Although it can be said that her profession gives her more insults than Emilia and Desdemona would have ever received. However, it would be unfair to assume that it would be a woman’s desire to sell her body and dignity for money. For this reason, we can say that she is forced into this circumstance. In a society where men saw women as nothing more than instruments of satisfying their bodily pleasures, prostitution was one of the very desperate measures which the very less privileged women would have to take up. This generates insults not only from the men but also from her fellow woman.

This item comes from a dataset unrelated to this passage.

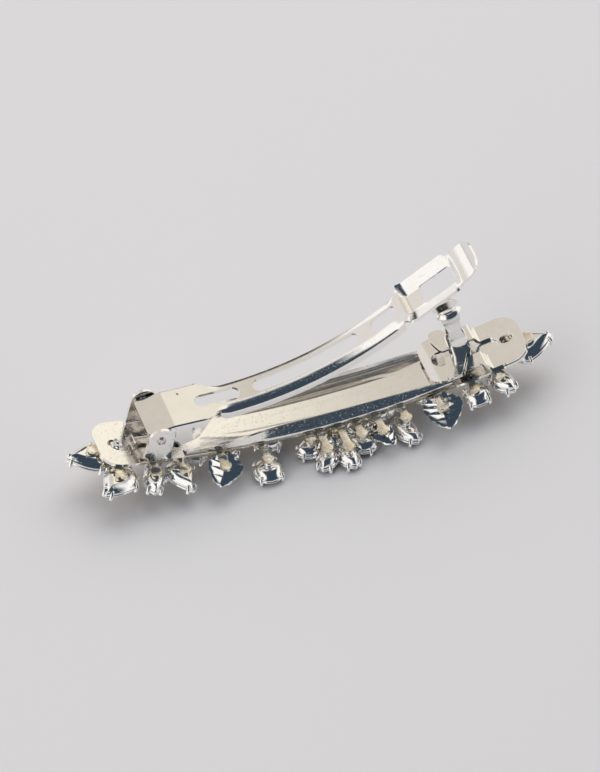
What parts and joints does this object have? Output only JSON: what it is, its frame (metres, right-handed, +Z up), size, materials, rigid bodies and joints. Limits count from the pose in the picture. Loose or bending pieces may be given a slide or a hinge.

Emilia says to her ‘O fie upon thee strumpet! ‘ Her reply to this statement gains the sympathy of the audience as it indicates her struggle to be tagged as something beyond what she does. She says to her ‘I am no strumpet, but of life as honest as you that thus abuse me. ‘ On a deeper note, this may also be a confirmation of Iago’s suspicion that Emilia may have had an affair with Othello.
Bianca also has her time of rebellion when she tells Cassio ‘if you’ll come to supper tonight,you may;if you will not, come when you are next prepared for. In this statement, she shows that she perceives a little power left in her possession regardless of how she is looked at in the society. Cassio’s exit to run after her emphasises this point. And this may cause the audience to look at her with a little more respect. Ultimately, Shakespeare exposes the circumstances which the women in the Elizabethan period faces and also presents it in a way which shows his opposition to it. Furthermore, his use of these three characters who are of different social standings illustrates that no woman was free from being victimised in this male dominated society.